Vishal Gajjar

Breakthrough Listen is humanity’s largest and most comprehensive initiative dedicated to the search for technologically advanced extraterrestrial life. As a Project Scientist for Breakthrough Listen, I collaborate with multiple leading radio observatories around the globe to facilitate technosignature searches. These include the Sardinia Radio Telescope (Italy), LOFAR-SE station (Sweden), LOFAR-IE station (Ireland), FAST telescope (China), and the Giant Metrewave Radio Telescope (India). 

In collaboration with the SETI Institute and with support from Amateur Radio and Digital Communication (ARDC), the ARISE curriculum brings hands-on, skills-focused learning to classrooms. Designed for courses in astronomy, digital communication, signal processing, and electronics, ARISE uses the search for extraterrestrial intelligence (SETI) as a gateway to explore real-world applications with GNU Radio and data from world-class telescopes like the Allen Telescope Array. This project-based approach equips students to problem-solve, collaborate, and think critically while engaging with authentic scientific data. By bridging theory and practice, ARISE inspires curiosity and prepares students with job-ready skills.

Narrowband technosignatures passing through an exoplanetary plasma environment (Exo-IPM) can suffer spectral broadening and scintillation, reducing their detectability. While interstellar scattering is well studied, the effects of stellar winds, flares, and CMEs remain poorly constrained. Using turbulence scaling laws extended to active M-dwarfs, in this project we show that Exo-IPM broadening can reach 10–100 Hz at low frequencies, severely impacting narrowband SETI searches. Survival-function analysis across stellar and orbital parameters suggests these effects may contribute to the “Great Silence,” underscoring the need for mitigation strategies in future surveys such as SKA-Low.

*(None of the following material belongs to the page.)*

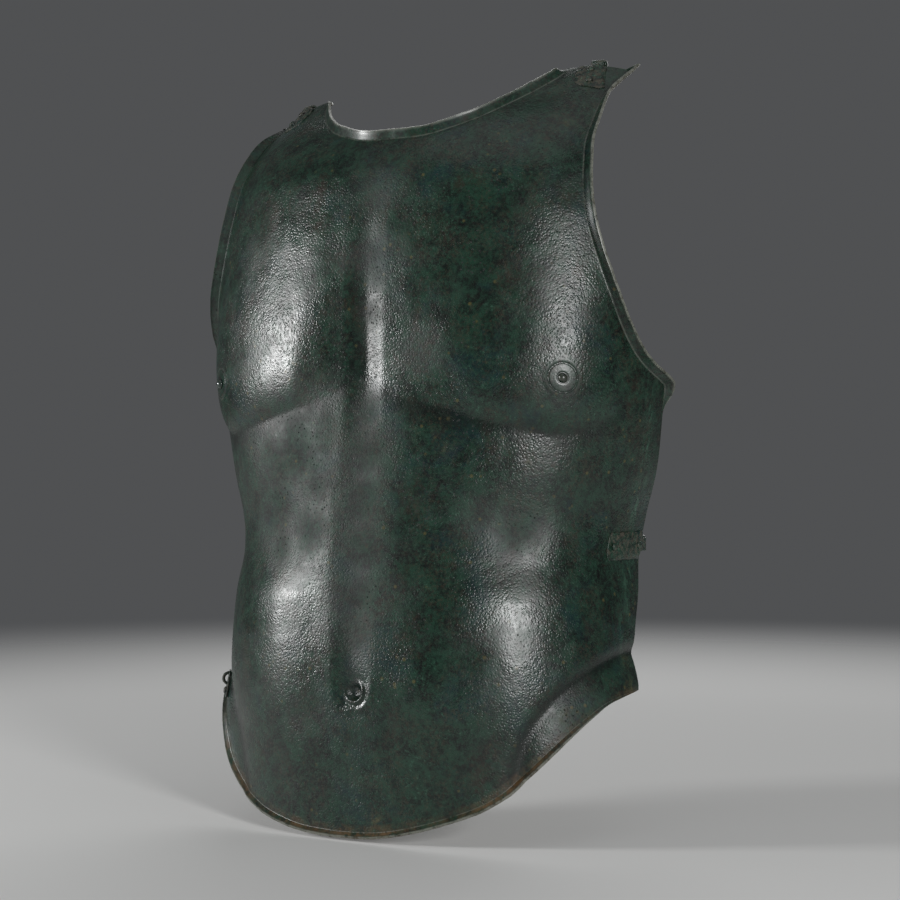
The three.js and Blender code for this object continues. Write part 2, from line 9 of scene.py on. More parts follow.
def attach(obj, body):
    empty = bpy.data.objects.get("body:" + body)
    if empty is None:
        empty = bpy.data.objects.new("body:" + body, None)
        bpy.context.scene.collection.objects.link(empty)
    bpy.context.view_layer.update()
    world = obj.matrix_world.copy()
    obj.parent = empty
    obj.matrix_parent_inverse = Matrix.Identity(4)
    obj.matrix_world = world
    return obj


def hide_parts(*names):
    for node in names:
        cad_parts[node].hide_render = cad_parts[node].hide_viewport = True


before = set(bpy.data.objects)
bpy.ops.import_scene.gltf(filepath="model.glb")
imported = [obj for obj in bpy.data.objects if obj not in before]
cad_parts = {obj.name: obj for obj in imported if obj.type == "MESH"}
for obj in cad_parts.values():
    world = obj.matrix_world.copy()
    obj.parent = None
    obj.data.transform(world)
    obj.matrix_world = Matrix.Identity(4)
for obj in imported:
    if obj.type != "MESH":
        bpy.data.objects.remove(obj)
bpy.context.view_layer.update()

Machine learning (ML) is transforming exoplanet discovery, moving beyond traditional transit methods to identify anomalies in stellar light curves. One exciting possibility is detecting alien megastructures—large, irregular constructs whose transits would leave distinct, non-spherical signatures. This project will develop an ML tool to infer object shapes directly from light curves and rank candidates based on deviations from circular forms. Applied to Kepler and TESS data, the approach will flag highly irregular shapes as potential megastructures. By systematically exploring these anomalies, the work broadens technosignature searches and contributes to answering the fundamental question: Are we alone in the universe?